**TASK DESCRIPTION**
Give back the full material, exactly as it reads.

╭─ GIVEN INFORMATION

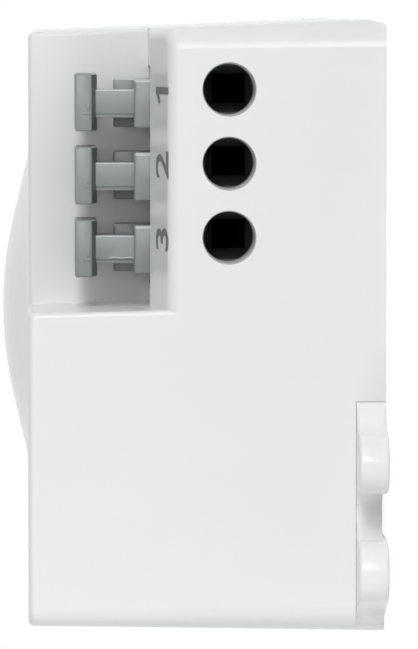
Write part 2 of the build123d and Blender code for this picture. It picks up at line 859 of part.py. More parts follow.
with BuildPart() as clamp_spring_3:
    with Locations((cell_axes_x[2], 0, 0)):
        add(leaf.part)
clamp_spring_3.part.label = "clamp_spring_3"
export_step(clamp_spring_3.part, "parts/clamp_spring_3.step")

# Release button: head, neck, collar in its well, rear guide, and a nose down to the leaf
button_head_base_z = button_head_top_z - button_head_height
button_nose_tip_z = leaf_top_z + button_nose_gap
with BuildPart() as button:
    with Locations((button_head_offset_x, button_front_y, button_head_top_z)):
        Box(
            button_head_width,
            button_head_depth,
            button_head_height - button_head_step,
            align=(Align.CENTER, Align.MIN, Align.MAX),
        )
    fillet(edges().group_by(Axis.Z)[-1], button_edge)
    with Locations((button_head_offset_x, button_front_y + button_head_inset, button_head_base_z)):
        Box(
            button_head_width - 2 * button_head_inset,
            button_head_depth - 2 * button_head_inset,
            button_head_height - button_edge,
            align=(Align.CENTER, Align.MIN, Align.MIN),
        )
    with Locations((0, button_front_y, button_bottom_z)):
        Box(
            button_neck_width,
            button_head_depth,
            button_head_base_z - button_bottom_z,
            align=(Align.CENTER, Align.MIN, Align.MIN),
        )
        Box(
            button_collar_width,
            button_collar_depth,
            button_collar_top_z - button_bottom_z,
            align=(Align.CENTER, Align.MIN, Align.MIN),
        )
    with Locations((0, button_rear_y, button_bottom_z)):
        Box(
            button_collar_width,
            button_rear_depth,
            button_rear_top_z - button_bottom_z,
            align=(Align.CENTER, Align.MAX, Align.MIN),
        )
    with Locations((button_nose_offset_x, nose_y, button_nose_tip_z)):
        Box(
            button_nose_width,
            button_nose_depth,
            button_collar_top_z - button_nose_tip_z,
            align=(Align.CENTER, Align.CENTER, Align.MIN),
        )

with BuildPart() as release_button_1:
    with Locations((button_axes_x[0], 0, 0)):
        add(button.part)
release_button_1.part.label = "release_button_1"
export_step(release_button_1.part, "parts/release_button_1.step")

with BuildPart() as release_button_2:
    with Locations((button_axes_x[1], 0, 0)):
        add(button.part)
release_button_2.part.label = "release_button_2"
export_step(release_button_2.part, "parts/release_button_2.step")

with BuildPart() as release_button_3:
    with Locations((button_axes_x[2], 0, 0)):
        add(button.part)
release_button_3.part.label = "release_button_3"
export_step(release_button_3.part, "parts/release_button_3.step")

# Trimmer: a square body on the upper board, bored for the knob's shaft
knob_flange_top_z = case_inside_z - knob_seat_gap
knob_flange_base_z = knob_flange_top_z - knob_flange_height
knob_shaft_end_z = knob_flange_base_z - knob_shaft_length
trimmer_top_z = upper_board_top + trimmer_height
with BuildPart() as trimmer:
    with Locations((0, trimmer_y, upper_board_top)):
        Box(
            trimmer_side,
            trimmer_side,
            trimmer_height,
            align=(Align.CENTER, Align.CENTER, Align.MIN),
        )
    with Locations((0, trimmer_y, trimmer_top_z)):
        Cylinder(
            knob_shaft_radius + knob_shaft_gap,
            trimmer_top_z - knob_shaft_end_z + knob_seat_gap,
            align=(Align.CENTER, Align.CENTER, Align.MAX),
            mode=Mode.SUBTRACT,
        )

with BuildPart() as range_trimmer:
    with Locations((trimmer_axes_x[0], 0, 0)):
        add(trimmer.part)
range_trimmer.part.label = "range_trimmer"
export_step(range_trimmer.part, "parts/range_trimmer.step")

with BuildPart() as time_trimmer:
    with Locations((trimmer_axes_x[1], 0, 0)):
        add(trimmer.part)
time_trimmer.part.label = "time_trimmer"
export_step(time_trimmer.part, "parts/time_trimmer.step")

with BuildPart() as light_trimmer:
    with Locations((trimmer_axes_x[2], 0, 0)):
        add(trimmer.part)
light_trimmer.part.label = "light_trimmer"
export_step(light_trimmer.part, "parts/light_trimmer.step")

with BuildPart() as trimmer_legs:
    with BuildSketch(Plane.XY.offset(upper_board_top)):
        with Locations(trimmer_leg_places):
            Rectangle(trimmer_leg, trimmer_leg)
    extrude(amount=-(upper_board_thickness + lead_stub))
trimmer_legs.part.label = "trimmer_legs"
export_step(trimmer_legs.part, "parts/trimmer_legs.step")

# Knob: a slotted cap in the front wall, a flange that holds it in, and a shaft into the trimmer
knob_top_z = case_height - knob_sink
with BuildPart() as knob:
    with Locations((0, trimmer_y, knob_shaft_end_z)):
        Cylinder(
            knob_shaft_radius,
            knob_flange_base_z - knob_shaft_end_z,
            align=(Align.CENTER, Align.CENTER, Align.MIN),
        )
    with Locations((0, trimmer_y, knob_flange_base_z)):
        Cylinder(
            knob_flange_radius, knob_flange_height, align=(Align.CENTER, Align.CENTER, Align.MIN)
        )
        Cylinder(
            knob_radius,
            knob_top_z - knob_flange_base_z,
            align=(Align.CENTER, Align.CENTER, Align.MIN),
        )
    with Locations((0, trimmer_y, knob_top_z)):
        Box(
            2 * (knob_radius - knob_slot_width),
            knob_slot_width,
            2 * knob_slot_depth,
            mode=Mode.SUBTRACT,
        )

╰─

**ANSWER BELOW**
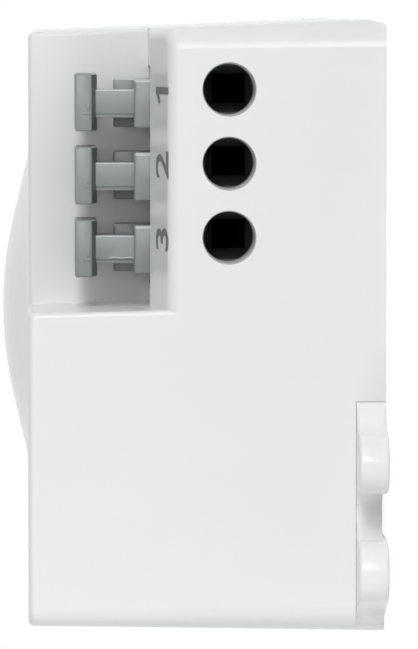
Write part 2 of the build123d and Blender code for this picture. It picks up at line 859 of part.py. More parts follow.
with BuildPart() as clamp_spring_3:
    with Locations((cell_axes_x[2], 0, 0)):
        add(leaf.part)
clamp_spring_3.part.label = "clamp_spring_3"
export_step(clamp_spring_3.part, "parts/clamp_spring_3.step")

# Release button: head, neck, collar in its well, rear guide, and a nose down to the leaf
button_head_base_z = button_head_top_z - button_head_height
button_nose_tip_z = leaf_top_z + button_nose_gap
with BuildPart() as button:
    with Locations((button_head_offset_x, button_front_y, button_head_top_z)):
        Box(
            button_head_width,
            button_head_depth,
            button_head_height - button_head_step,
            align=(Align.CENTER, Align.MIN, Align.MAX),
        )
    fillet(edges().group_by(Axis.Z)[-1], button_edge)
    with Locations((button_head_offset_x, button_front_y + button_head_inset, button_head_base_z)):
        Box(
            button_head_width - 2 * button_head_inset,
            button_head_depth - 2 * button_head_inset,
            button_head_height - button_edge,
            align=(Align.CENTER, Align.MIN, Align.MIN),
        )
    with Locations((0, button_front_y, button_bottom_z)):
        Box(
            button_neck_width,
            button_head_depth,
            button_head_base_z - button_bottom_z,
            align=(Align.CENTER, Align.MIN, Align.MIN),
        )
        Box(
            button_collar_width,
            button_collar_depth,
            button_collar_top_z - button_bottom_z,
            align=(Align.CENTER, Align.MIN, Align.MIN),
        )
    with Locations((0, button_rear_y, button_bottom_z)):
        Box(
            button_collar_width,
            button_rear_depth,
            button_rear_top_z - button_bottom_z,
            align=(Align.CENTER, Align.MAX, Align.MIN),
        )
    with Locations((button_nose_offset_x, nose_y, button_nose_tip_z)):
        Box(
            button_nose_width,
            button_nose_depth,
            button_collar_top_z - button_nose_tip_z,
            align=(Align.CENTER, Align.CENTER, Align.MIN),
        )

with BuildPart() as release_button_1:
    with Locations((button_axes_x[0], 0, 0)):
        add(button.part)
release_button_1.part.label = "release_button_1"
export_step(release_button_1.part, "parts/release_button_1.step")

with BuildPart() as release_button_2:
    with Locations((button_axes_x[1], 0, 0)):
        add(button.part)
release_button_2.part.label = "release_button_2"
export_step(release_button_2.part, "parts/release_button_2.step")

with BuildPart() as release_button_3:
    with Locations((button_axes_x[2], 0, 0)):
        add(button.part)
release_button_3.part.label = "release_button_3"
export_step(release_button_3.part, "parts/release_button_3.step")

# Trimmer: a square body on the upper board, bored for the knob's shaft
knob_flange_top_z = case_inside_z - knob_seat_gap
knob_flange_base_z = knob_flange_top_z - knob_flange_height
knob_shaft_end_z = knob_flange_base_z - knob_shaft_length
trimmer_top_z = upper_board_top + trimmer_height
with BuildPart() as trimmer:
    with Locations((0, trimmer_y, upper_board_top)):
        Box(
            trimmer_side,
            trimmer_side,
            trimmer_height,
            align=(Align.CENTER, Align.CENTER, Align.MIN),
        )
    with Locations((0, trimmer_y, trimmer_top_z)):
        Cylinder(
            knob_shaft_radius + knob_shaft_gap,
            trimmer_top_z - knob_shaft_end_z + knob_seat_gap,
            align=(Align.CENTER, Align.CENTER, Align.MAX),
            mode=Mode.SUBTRACT,
        )

with BuildPart() as range_trimmer:
    with Locations((trimmer_axes_x[0], 0, 0)):
        add(trimmer.part)
range_trimmer.part.label = "range_trimmer"
export_step(range_trimmer.part, "parts/range_trimmer.step")

with BuildPart() as time_trimmer:
    with Locations((trimmer_axes_x[1], 0, 0)):
        add(trimmer.part)
time_trimmer.part.label = "time_trimmer"
export_step(time_trimmer.part, "parts/time_trimmer.step")

with BuildPart() as light_trimmer:
    with Locations((trimmer_axes_x[2], 0, 0)):
        add(trimmer.part)
light_trimmer.part.label = "light_trimmer"
export_step(light_trimmer.part, "parts/light_trimmer.step")

with BuildPart() as trimmer_legs:
    with BuildSketch(Plane.XY.offset(upper_board_top)):
        with Locations(trimmer_leg_places):
            Rectangle(trimmer_leg, trimmer_leg)
    extrude(amount=-(upper_board_thickness + lead_stub))
trimmer_legs.part.label = "trimmer_legs"
export_step(trimmer_legs.part, "parts/trimmer_legs.step")

# Knob: a slotted cap in the front wall, a flange that holds it in, and a shaft into the trimmer
knob_top_z = case_height - knob_sink
with BuildPart() as knob:
    with Locations((0, trimmer_y, knob_shaft_end_z)):
        Cylinder(
            knob_shaft_radius,
            knob_flange_base_z - knob_shaft_end_z,
            align=(Align.CENTER, Align.CENTER, Align.MIN),
        )
    with Locations((0, trimmer_y, knob_flange_base_z)):
        Cylinder(
            knob_flange_radius, knob_flange_height, align=(Align.CENTER, Align.CENTER, Align.MIN)
        )
        Cylinder(
            knob_radius,
            knob_top_z - knob_flange_base_z,
            align=(Align.CENTER, Align.CENTER, Align.MIN),
        )
    with Locations((0, trimmer_y, knob_top_z)):
        Box(
            2 * (knob_radius - knob_slot_width),
            knob_slot_width,
            2 * knob_slot_depth,
            mode=Mode.SUBTRACT,
        )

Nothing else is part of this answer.